**REQUIREMENTS:** Copy out exactly the lines from the start of the data to the line containing "import math". Include both.

**DATA BLOCK:**
+++
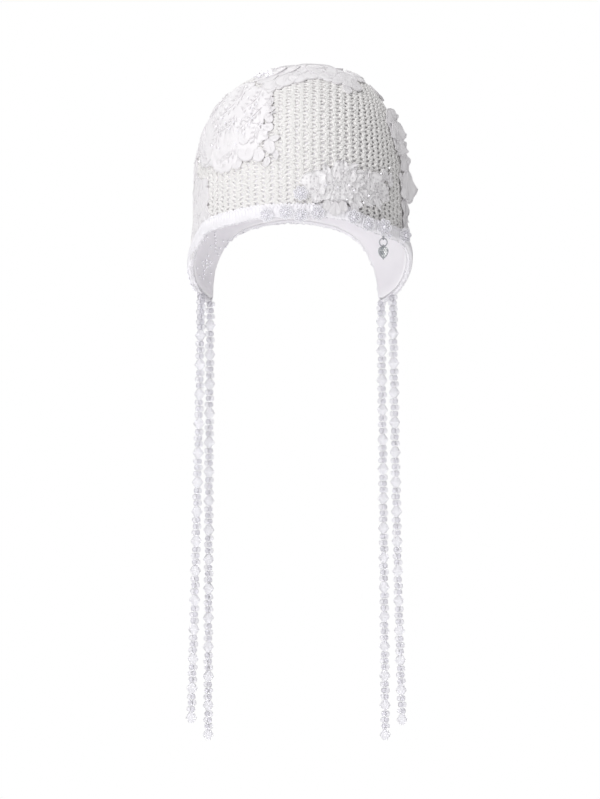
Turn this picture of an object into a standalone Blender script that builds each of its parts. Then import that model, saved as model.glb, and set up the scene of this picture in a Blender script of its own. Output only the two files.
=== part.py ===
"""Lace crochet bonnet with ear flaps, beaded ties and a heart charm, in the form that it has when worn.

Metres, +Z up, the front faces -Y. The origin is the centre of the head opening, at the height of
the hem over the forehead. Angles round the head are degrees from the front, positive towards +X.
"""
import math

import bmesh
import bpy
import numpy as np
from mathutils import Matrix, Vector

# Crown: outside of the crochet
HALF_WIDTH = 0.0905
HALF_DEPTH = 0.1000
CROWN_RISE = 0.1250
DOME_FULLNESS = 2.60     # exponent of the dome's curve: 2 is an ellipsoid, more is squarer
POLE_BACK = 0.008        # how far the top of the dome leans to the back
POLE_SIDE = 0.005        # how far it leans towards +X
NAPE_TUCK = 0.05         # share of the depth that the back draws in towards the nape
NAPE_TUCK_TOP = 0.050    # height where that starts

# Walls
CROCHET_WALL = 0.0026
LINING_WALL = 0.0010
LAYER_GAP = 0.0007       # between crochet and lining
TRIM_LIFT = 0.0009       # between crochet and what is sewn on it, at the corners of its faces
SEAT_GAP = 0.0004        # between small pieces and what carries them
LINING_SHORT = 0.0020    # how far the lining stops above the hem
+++
**RESULT OF THIS EXERCISE:**
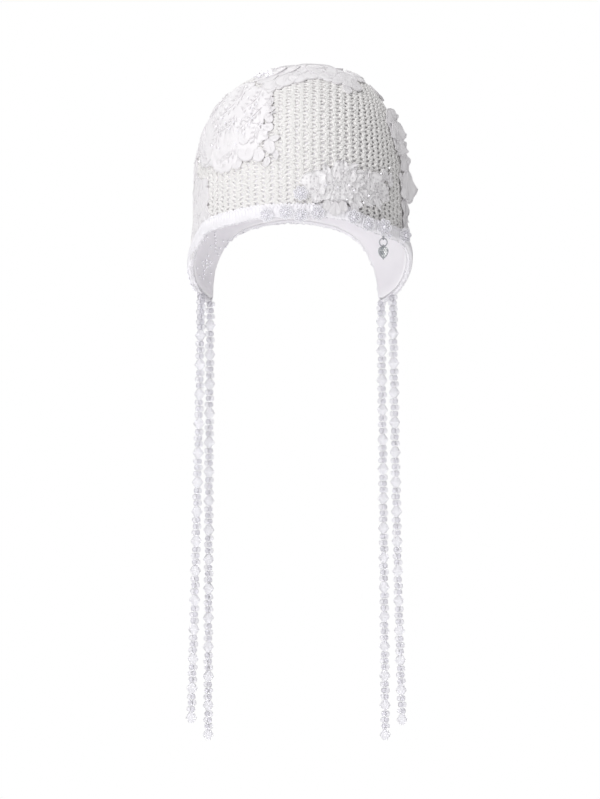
Turn this picture of an object into a standalone Blender script that builds each of its parts. Then import that model, saved as model.glb, and set up the scene of this picture in a Blender script of its own. Output only the two files.
=== part.py ===
"""Lace crochet bonnet with ear flaps, beaded ties and a heart charm, in the form that it has when worn.

Metres, +Z up, the front faces -Y. The origin is the centre of the head opening, at the height of
the hem over the forehead. Angles round the head are degrees from the front, positive towards +X.
"""
import math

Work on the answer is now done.